The NHI would actually protect the 7.8 million people on medical aid, preventing them from draining resources in the overburdened public sector when their insurance lapsed or savings schemes ran dry. The NHI would only pay for contracted service providers, be they private or public.
Doctors in this country were 'very good and we would love to keep them, so they must come up with suggestions on a system helping us all'. Doctor shortages, over and above increased intake in medical schools, would be dealt with via country-to-country agreements and red tape needed cutting to make it easier for any foreign-qualified doctor to work in South Africa.

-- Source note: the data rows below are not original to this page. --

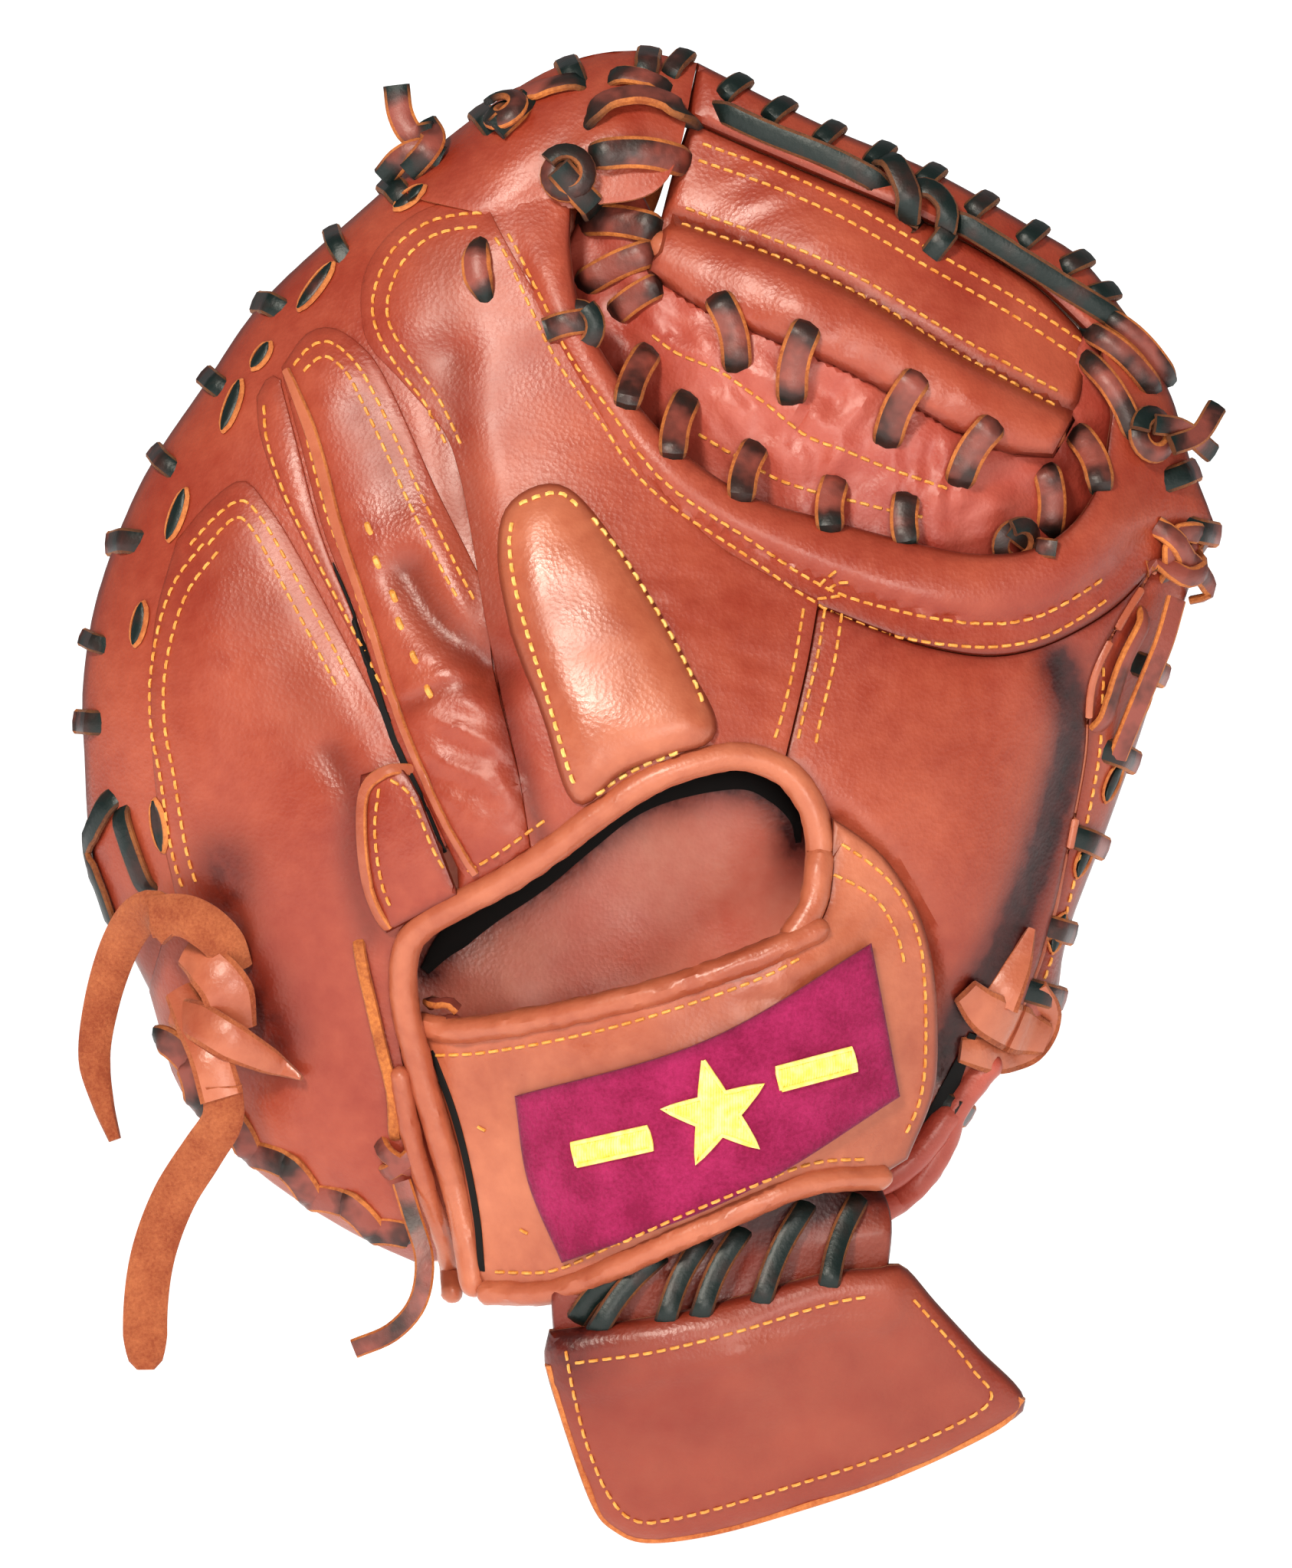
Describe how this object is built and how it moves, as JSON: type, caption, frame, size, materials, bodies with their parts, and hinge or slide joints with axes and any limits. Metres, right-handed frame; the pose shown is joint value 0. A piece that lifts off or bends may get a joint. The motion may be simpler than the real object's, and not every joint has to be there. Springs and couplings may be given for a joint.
{
  "type": "baseball catcher's mitt",
  "caption": "Padded leather catcher's mitt for the left hand, with laced rim and web, ball pocket, padded wrist strap and a hanging wrist flap.",
  "frame": {"origin": "middle of the hand opening in the back of the mitt", "axes": "+Z towards the fingertips, -Y the way the back of the hand faces, +X towards the thumb"},
  "size_m": [0.2742, 0.0906, 0.3522],
  "materials": {
    "shell_leather": "oiled full-grain leather, rust red",
    "tan_leather": "smooth full-grain leather, orange tan",
    "lining_leather": "soft matt lining leather, rose brown",
    "edge_leather": "crinkled leather with raw tan edges",
    "lace_leather": "dark waxed rawhide lace",
    "suede": "napped tan suede",
    "felt": "dense wool felt",
    "patch_felt": "magenta felt with gold embroidery"
  },
  "bodies": {
    "finger_side": {"palm_leather_finger": "shell_leather", "palm_padding_finger": "felt", "heel_padding": "felt", "palm_lining_finger": "lining_leather", "rim_binding_finger": "edge_leather", "back_border": "shell_leather", "pinky_back": "shell_leather", "ring_stall": "shell_leather", "middle_stall": "shell_leather", "index_stall": "shell_leather", "fingertip_panel": "shell_leather", "knuckle_panel": "shell_leather", "thumb_back_inner": "shell_leather", "collar_finger": "shell_leather", "palm_edge_strip": "edge_leather", "index_pad": "tan_leather", "knuckle_guard": "tan_leather", "pinky_stiffener": "felt", "opening_binding": "tan_leather", "heel_roll_finger": "shell_leather", "web_back_panel_finger": "shell_leather", "web_front_panel_finger": "shell_leather", "web_top_strip_finger": "shell_leather", "web_roll_finger": "tan_leather", "rim_lace_finger": "lace_leather", "fingertip_lace": "lace_leather", "web_lace_finger": "lace_leather", "web_bridge_lace_finger": "lace_leather", "wrist_lace": "lace_leather", "wrist_lace_tail": "lace_leather", "pinky_tie_knot": "suede", "pinky_tie_short_tail": "suede", "pinky_tie_long_tail": "suede"},
    "thumb_side": {"palm_leather_thumb": "shell_leather", "palm_padding_thumb": "felt", "palm_lining_thumb": "lining_leather", "rim_binding_thumb": "edge_leather", "thumb_back_outer": "shell_leather", "thumb_outer_panel": "shell_leather", "collar_thumb": "shell_leather", "thumb_stiffener": "felt", "web_back_panel_thumb": "shell_leather", "web_front_panel_thumb": "shell_leather", "web_top_strip_thumb": "shell_leather", "web_roll_thumb": "tan_leather", "rim_lace_thumb": "lace_leather", "web_lace_thumb": "lace_leather", "web_bridge_lace_thumb": "lace_leather", "thumb_edge_tail": "lace_leather", "thumb_tie_knot": "suede"},
    "wrist_strap": {"strap_leather": "tan_leather", "strap_padding": "felt", "strap_lining": "lining_leather", "strap_top_binding": "tan_leather", "strap_low_binding": "tan_leather", "strap_patch": "patch_felt"},
    "wrist_flap": {"flap_face": "shell_leather", "flap_padding": "felt", "flap_back": "shell_leather", "flap_tongue": "shell_leather"}
  },
  "joints": [
    {"name": "thumb_fold", "type": "hinge", "parent": "finger_side", "child": "thumb_side", "pos_m": [0.079, 0.032, -0.067], "axis": [-0.0721, -0.1126, 0.991], "range_deg": [0, 20]},
    {"name": "strap_open", "type": "hinge", "parent": "finger_side", "child": "wrist_strap", "pos_m": [0.073, -0.008, 0], "axis": [0.06, 0, 0.9982], "range_deg": [0, 12]},
    {"name": "flap_swing", "type": "hinge", "parent": "wrist_strap", "child": "wrist_flap", "pos_m": [0.024, -0.0105, -0.095], "axis": [-0.9756, 0, -0.2195], "range_deg": [-45, 12]}
  ]
}
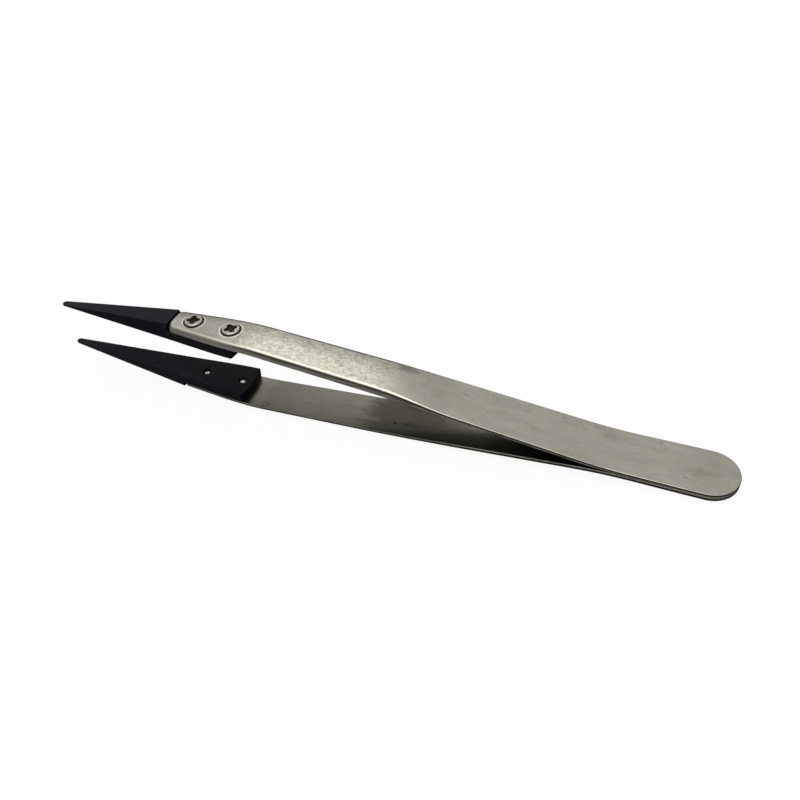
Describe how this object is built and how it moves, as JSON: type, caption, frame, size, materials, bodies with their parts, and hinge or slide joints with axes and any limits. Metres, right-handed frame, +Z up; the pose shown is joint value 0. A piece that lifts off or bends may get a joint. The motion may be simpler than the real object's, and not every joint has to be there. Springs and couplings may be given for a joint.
{
  "type": "tweezers",
  "caption": "Anti-static tweezers: two steel spring arms welded at a rounded heel, with long tapered black plastic tips screwed on in front.",
  "frame": {"origin": "on the ground, midway between the heel's end and the tips' ends, on the tool's middle line", "axes": "+X towards the heel, +Y across the arms, +Z up from the lower arm to the upper arm"},
  "size_m": [0.13, 0.0098, 0.0176],
  "materials": {
    "arm_steel": "satin stainless steel, brushed along its length",
    "tip_plastic": "satin black conductive plastic, moulded",
    "screw_steel": "nickel-plated"
  },
  "bodies": {
    "lower_half": {"lower_arm": "arm_steel", "lower_tip": "tip_plastic", "lower_front_screw": "screw_steel", "lower_rear_screw": "screw_steel"},
    "upper_half": {"upper_arm": "arm_steel", "upper_tip": "tip_plastic", "upper_front_screw": "screw_steel", "upper_rear_screw": "screw_steel"}
  },
  "joints": [
    {"name": "squeeze", "type": "hinge", "parent": "lower_half", "child": "upper_half", "pos_m": [0.04502, 0, 0.00241], "axis": [0, -1, 0], "range_deg": [0, 4.77], "stiffness_Nm_per_rad": 1.5}
  ]
}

Shisana's advice to private doctors
Asked where GPs would fit in the new set-up, Shisana replied: 'They will be encouraged to join the NHI and work in group practice. This does not mean that they must work with another doctor. The desired NHI model will be a team that includes nurses, counsellors, and so forth, depending on the disease profile. For example, if a practice setting includes a high HIV area, it will be critical to have counsellors to provide voluntary counselling. Working as a solo GP might not work well at all. GPs will be encouraged to build teams that will provide care required under the package of services. Payment will be based on capitation, the rates will surely have to be negotiated.
Shisana appealed to everyone to 'help this country end this unacceptable inequity. We ended apartheid but we didn't end health apartheid; it continues along the lines of who has money and who doesn't. If we're to thrive in future we need a healthy population, rich and poor. We need all to make a contribution. We can't do it with one population ill and poor and another rich and healthy'.